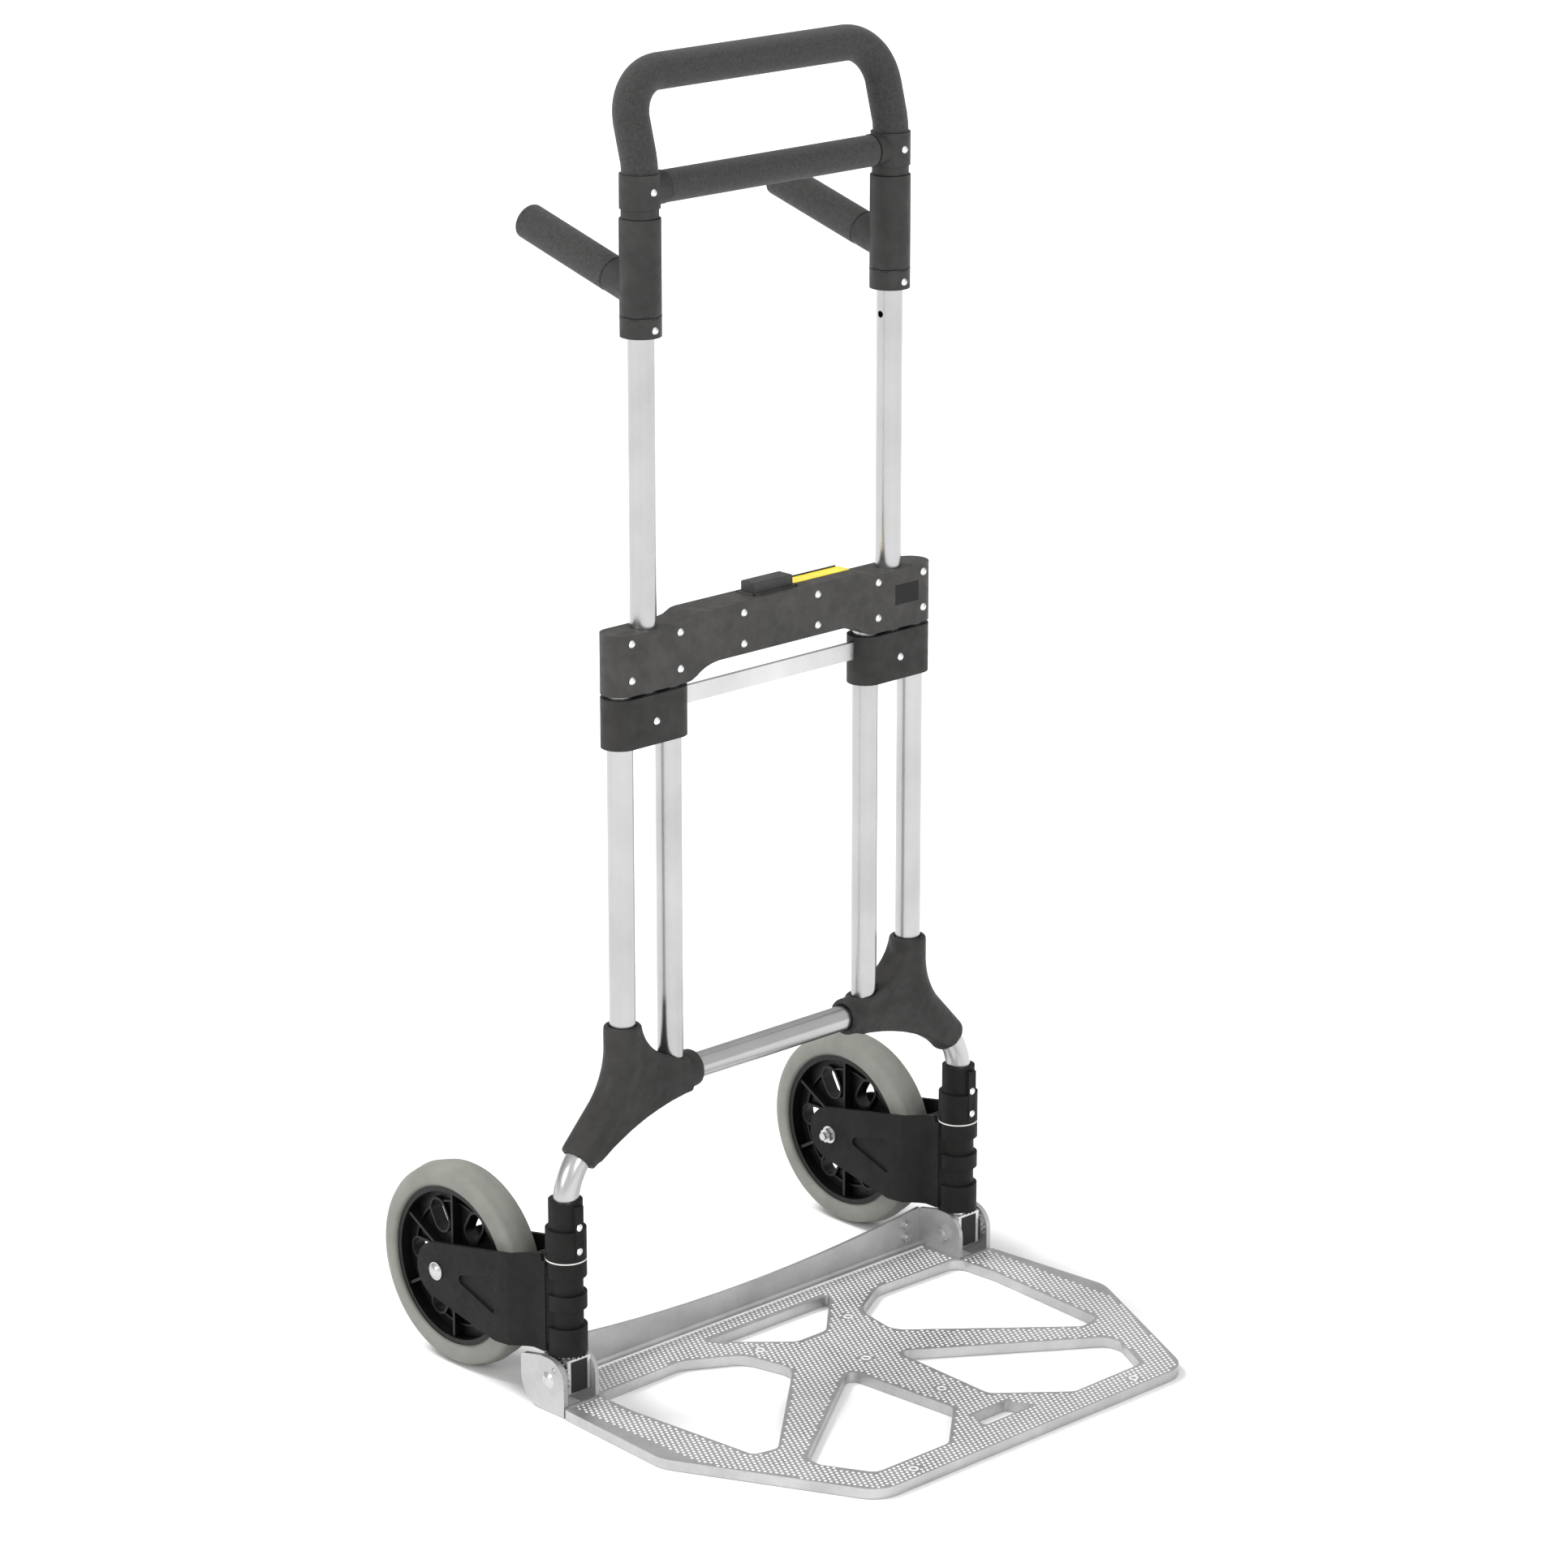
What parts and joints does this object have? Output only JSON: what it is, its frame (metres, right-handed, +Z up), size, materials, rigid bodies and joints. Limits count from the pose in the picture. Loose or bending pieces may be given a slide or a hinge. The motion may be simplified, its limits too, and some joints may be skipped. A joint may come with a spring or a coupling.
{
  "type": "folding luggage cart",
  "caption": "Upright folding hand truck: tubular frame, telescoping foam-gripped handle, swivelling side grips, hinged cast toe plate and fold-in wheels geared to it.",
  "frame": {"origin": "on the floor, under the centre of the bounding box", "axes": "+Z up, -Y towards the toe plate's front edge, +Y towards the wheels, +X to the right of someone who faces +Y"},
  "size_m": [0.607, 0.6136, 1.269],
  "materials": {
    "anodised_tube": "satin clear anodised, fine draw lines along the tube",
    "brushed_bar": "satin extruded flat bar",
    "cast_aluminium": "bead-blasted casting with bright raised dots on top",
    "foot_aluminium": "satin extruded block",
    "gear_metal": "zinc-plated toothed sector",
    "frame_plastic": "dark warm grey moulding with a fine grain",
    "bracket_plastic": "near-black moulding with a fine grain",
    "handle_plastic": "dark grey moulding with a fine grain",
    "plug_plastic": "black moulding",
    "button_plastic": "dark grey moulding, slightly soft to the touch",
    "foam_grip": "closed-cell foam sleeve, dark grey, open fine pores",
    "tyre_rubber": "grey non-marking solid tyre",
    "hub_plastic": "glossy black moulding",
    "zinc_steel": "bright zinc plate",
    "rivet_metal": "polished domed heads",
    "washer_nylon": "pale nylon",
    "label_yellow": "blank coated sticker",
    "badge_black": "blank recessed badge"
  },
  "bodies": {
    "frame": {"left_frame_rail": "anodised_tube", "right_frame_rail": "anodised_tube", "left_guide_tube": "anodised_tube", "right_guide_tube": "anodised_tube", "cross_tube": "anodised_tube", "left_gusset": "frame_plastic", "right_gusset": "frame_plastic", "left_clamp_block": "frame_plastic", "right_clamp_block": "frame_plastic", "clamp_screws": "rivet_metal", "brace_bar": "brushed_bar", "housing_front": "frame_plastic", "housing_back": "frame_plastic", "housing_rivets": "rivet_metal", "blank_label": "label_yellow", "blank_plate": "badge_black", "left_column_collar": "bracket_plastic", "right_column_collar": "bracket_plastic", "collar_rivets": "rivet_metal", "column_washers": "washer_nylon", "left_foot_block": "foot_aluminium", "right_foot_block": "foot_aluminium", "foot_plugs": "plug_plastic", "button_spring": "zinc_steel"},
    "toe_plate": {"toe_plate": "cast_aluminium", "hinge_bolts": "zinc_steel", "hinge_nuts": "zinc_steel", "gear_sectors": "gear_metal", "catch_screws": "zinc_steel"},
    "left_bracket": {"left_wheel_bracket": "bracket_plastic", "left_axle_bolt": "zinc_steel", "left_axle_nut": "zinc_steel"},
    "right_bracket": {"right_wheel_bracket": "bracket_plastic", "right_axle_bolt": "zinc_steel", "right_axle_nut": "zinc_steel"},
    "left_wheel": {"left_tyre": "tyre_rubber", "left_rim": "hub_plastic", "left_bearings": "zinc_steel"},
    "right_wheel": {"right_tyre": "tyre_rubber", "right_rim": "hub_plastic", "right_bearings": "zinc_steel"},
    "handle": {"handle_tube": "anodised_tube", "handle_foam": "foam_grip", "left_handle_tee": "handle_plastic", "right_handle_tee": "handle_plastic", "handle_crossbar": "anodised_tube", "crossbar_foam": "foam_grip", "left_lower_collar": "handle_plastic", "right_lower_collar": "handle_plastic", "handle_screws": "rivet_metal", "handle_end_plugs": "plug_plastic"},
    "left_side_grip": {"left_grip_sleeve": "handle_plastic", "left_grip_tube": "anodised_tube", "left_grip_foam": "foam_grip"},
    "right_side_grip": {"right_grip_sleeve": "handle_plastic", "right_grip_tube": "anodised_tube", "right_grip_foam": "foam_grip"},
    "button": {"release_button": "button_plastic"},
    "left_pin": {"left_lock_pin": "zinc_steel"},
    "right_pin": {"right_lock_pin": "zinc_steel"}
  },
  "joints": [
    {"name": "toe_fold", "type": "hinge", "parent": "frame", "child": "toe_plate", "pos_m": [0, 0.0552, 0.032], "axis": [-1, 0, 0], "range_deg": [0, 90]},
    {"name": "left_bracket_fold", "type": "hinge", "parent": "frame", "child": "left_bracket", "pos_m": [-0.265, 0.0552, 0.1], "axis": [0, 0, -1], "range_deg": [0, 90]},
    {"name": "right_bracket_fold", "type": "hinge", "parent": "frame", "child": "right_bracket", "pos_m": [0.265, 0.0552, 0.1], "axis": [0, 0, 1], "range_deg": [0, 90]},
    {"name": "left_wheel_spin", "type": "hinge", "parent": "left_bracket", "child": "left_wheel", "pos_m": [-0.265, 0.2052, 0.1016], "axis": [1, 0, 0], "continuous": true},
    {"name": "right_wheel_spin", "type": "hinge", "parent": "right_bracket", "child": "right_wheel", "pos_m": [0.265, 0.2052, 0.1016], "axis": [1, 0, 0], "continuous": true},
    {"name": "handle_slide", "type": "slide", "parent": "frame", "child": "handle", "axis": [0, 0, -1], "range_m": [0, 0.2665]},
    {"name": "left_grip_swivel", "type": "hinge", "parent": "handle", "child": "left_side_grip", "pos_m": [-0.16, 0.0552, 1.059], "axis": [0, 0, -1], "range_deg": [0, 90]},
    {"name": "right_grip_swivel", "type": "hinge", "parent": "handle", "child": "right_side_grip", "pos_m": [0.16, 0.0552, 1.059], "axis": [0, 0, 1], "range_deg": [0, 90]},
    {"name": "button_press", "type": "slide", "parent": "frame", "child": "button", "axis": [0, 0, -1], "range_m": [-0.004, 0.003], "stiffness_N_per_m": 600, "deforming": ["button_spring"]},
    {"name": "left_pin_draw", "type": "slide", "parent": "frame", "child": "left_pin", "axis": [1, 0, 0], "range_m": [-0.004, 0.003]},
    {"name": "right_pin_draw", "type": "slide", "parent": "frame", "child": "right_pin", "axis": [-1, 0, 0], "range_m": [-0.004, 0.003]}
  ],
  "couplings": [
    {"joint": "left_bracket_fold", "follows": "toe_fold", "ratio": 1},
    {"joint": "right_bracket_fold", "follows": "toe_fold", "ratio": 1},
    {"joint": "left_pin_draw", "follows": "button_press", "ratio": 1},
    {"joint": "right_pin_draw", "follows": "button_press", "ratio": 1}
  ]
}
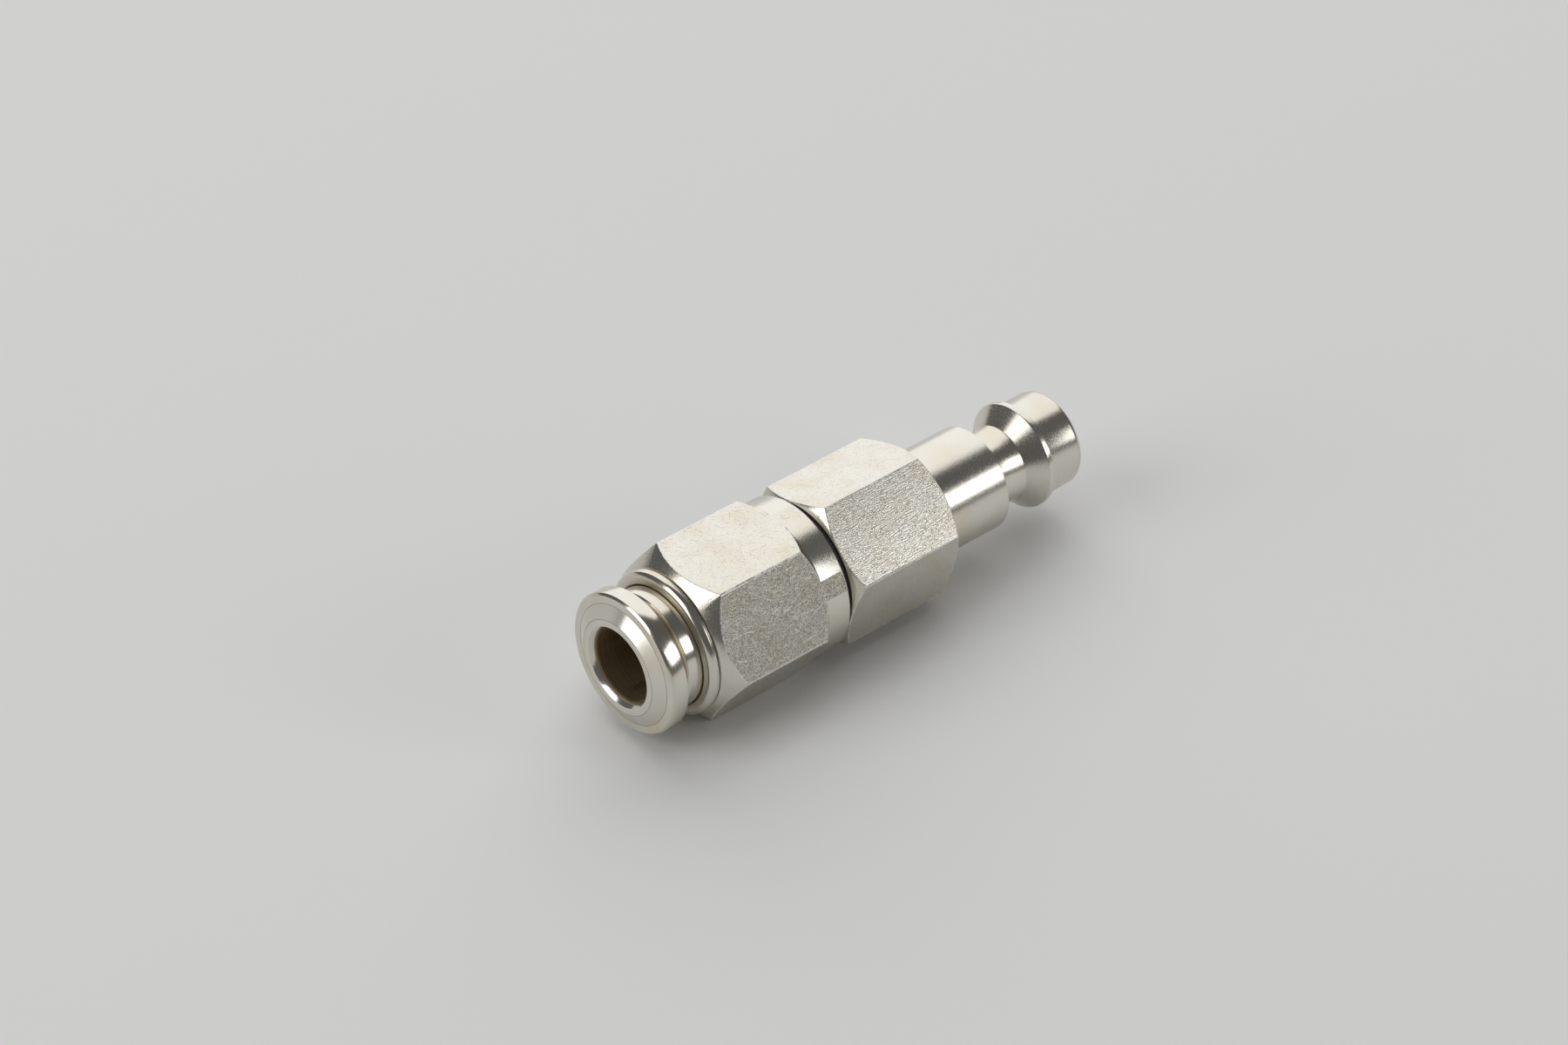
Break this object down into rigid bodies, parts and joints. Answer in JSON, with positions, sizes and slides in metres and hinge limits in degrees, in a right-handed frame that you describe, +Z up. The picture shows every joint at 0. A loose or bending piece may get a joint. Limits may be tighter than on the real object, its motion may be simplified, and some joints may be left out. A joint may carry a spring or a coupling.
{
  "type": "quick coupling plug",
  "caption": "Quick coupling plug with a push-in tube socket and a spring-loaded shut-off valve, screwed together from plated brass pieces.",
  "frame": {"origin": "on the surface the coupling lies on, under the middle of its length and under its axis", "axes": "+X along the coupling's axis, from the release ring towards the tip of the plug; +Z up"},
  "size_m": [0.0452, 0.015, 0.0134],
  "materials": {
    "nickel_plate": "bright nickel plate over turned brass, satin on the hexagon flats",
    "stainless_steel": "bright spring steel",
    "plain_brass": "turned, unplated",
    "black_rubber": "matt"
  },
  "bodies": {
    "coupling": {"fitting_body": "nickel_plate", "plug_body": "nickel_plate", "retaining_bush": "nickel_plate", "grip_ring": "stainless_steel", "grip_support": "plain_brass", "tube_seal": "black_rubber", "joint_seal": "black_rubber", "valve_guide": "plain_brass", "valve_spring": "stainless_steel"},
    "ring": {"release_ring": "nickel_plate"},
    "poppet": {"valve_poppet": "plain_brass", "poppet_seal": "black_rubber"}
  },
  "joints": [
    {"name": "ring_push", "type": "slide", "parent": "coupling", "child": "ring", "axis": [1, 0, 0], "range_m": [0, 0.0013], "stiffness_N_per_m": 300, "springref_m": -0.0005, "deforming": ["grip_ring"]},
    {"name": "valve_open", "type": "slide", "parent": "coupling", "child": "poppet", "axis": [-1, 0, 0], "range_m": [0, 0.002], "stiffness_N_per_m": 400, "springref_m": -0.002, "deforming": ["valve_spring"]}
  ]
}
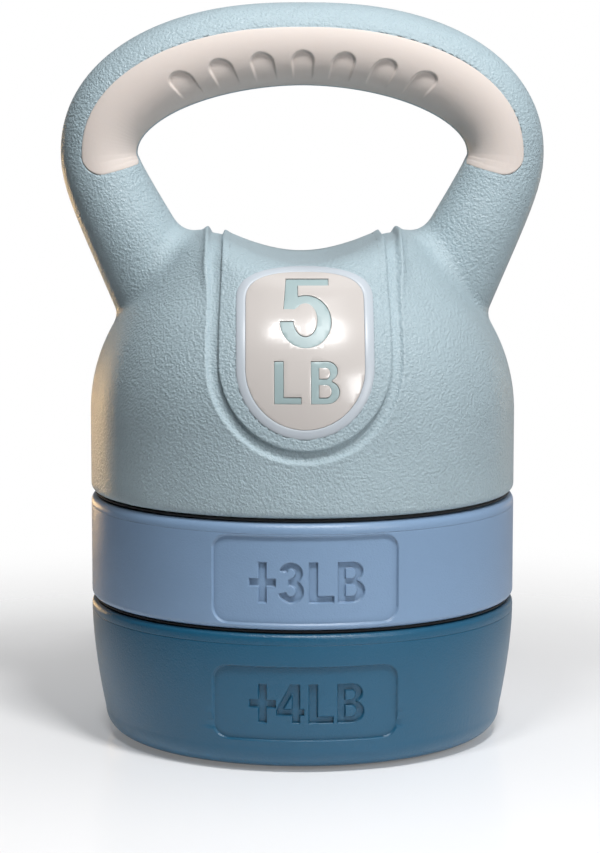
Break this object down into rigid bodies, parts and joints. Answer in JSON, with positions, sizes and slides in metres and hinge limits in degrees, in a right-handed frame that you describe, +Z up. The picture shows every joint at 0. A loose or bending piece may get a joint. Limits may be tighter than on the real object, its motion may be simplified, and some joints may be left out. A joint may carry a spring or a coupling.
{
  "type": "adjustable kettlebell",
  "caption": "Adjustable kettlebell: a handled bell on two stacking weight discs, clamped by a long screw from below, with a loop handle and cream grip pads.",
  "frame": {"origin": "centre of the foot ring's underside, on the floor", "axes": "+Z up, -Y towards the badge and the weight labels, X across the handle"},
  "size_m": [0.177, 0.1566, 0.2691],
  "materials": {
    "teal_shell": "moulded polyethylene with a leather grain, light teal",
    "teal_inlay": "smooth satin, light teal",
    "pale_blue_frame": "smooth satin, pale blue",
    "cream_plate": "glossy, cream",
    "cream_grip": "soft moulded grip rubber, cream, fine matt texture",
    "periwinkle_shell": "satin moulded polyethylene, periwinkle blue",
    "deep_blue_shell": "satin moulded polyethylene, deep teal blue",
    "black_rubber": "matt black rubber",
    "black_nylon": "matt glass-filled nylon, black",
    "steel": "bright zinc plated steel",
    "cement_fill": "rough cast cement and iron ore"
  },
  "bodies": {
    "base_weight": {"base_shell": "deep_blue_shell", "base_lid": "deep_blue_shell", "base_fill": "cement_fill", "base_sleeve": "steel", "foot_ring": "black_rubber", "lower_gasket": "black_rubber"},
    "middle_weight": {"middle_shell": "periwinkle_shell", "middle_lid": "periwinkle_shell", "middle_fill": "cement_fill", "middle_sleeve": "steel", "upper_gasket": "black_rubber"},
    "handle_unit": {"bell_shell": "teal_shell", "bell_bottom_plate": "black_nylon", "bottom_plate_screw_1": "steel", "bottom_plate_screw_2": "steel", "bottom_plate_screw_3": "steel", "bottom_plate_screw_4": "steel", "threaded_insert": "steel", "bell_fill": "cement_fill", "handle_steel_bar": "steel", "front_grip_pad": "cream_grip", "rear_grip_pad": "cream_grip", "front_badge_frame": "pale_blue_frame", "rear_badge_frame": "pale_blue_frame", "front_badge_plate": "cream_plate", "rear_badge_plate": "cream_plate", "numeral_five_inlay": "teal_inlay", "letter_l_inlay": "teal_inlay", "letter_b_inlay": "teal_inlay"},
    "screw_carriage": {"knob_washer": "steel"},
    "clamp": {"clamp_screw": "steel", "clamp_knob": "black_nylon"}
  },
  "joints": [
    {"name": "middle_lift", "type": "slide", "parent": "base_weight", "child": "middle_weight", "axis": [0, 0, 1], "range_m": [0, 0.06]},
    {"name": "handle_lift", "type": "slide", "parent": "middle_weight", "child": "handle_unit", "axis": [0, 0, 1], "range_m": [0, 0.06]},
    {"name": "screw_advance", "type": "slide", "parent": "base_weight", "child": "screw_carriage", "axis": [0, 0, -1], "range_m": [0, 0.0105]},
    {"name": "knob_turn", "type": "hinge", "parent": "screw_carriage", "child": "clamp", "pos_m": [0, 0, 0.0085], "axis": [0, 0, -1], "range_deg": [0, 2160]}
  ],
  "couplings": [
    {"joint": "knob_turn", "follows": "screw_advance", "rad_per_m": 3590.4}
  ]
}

# # # # #

WHAT IS ASKED: Among the lines above, count those containing the word "with" and give nothing but the result.

EXERCISE RESPONSE: 10